Despite their estrangement -- this is at least their second public falling-out -- Wilder and Goldman are like an old married couple.
Though somewhat dysfunctional, they reflexively anticipate each other's moods and moves, communicating through the equivalent of grunts and groans.
Lost in themselves, Wilder and Goldman nonetheless know each other's strengths and weaknesses, exploiting them through pointed gestures.
For example, Goldman said he's not running against anyone, he's running for Richmond.
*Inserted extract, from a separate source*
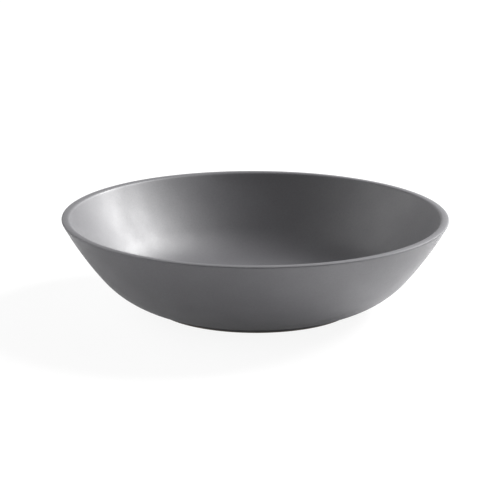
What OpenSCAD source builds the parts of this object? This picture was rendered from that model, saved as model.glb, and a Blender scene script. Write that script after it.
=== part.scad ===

As Wilder would put it -- and he's used this line over the years in a different context -- "Ray Charles could see through that one."
But Goldman's quip only conjures a crack he made about Wilder after a previous spat more than a decade ago: "You have to stand for more than yourself."
The evolving campaign calls attention to a perceived failure of the new mayoralty: that beyond an inability to promote sustained accountability and efficiency within Richmond's rigid bureaucracy -- or maybe because of it -- few are motivated to participate in city affairs.
Another, bigger turnoff could be Wilder himself. What makes him a delight to cover inevitably distresses his constituents. Instead of telling you what you need to know, he tells you what you want to hear. His values are situational.
Wilder pushed for a popularly elected mayor and then stood for the office in 2004, because he -- like others -- professed embarrassment over the snake pit that was City Hall. Wilder branded it a "cesspool of corruption."
What passed for a reform impulse lifted him to the mayoralty and swept aside Reva Trammell, a council member who, by Wilder's standards at the time, seemed to embody all that was wrong with municipal government.
Two years later, Trammell was back on the council, replacing the member who had defeated her, Jackie Jackson. Trammell triumphed with what was seen as Wilder's tacit support. Jackson, running for mayor this year, committed the unpardonable sin of challenging the Wilder agenda.
Now it's Paul Goldman's turn to remind us that in Wilder's Richmond, politics is not only provincial, it's personal.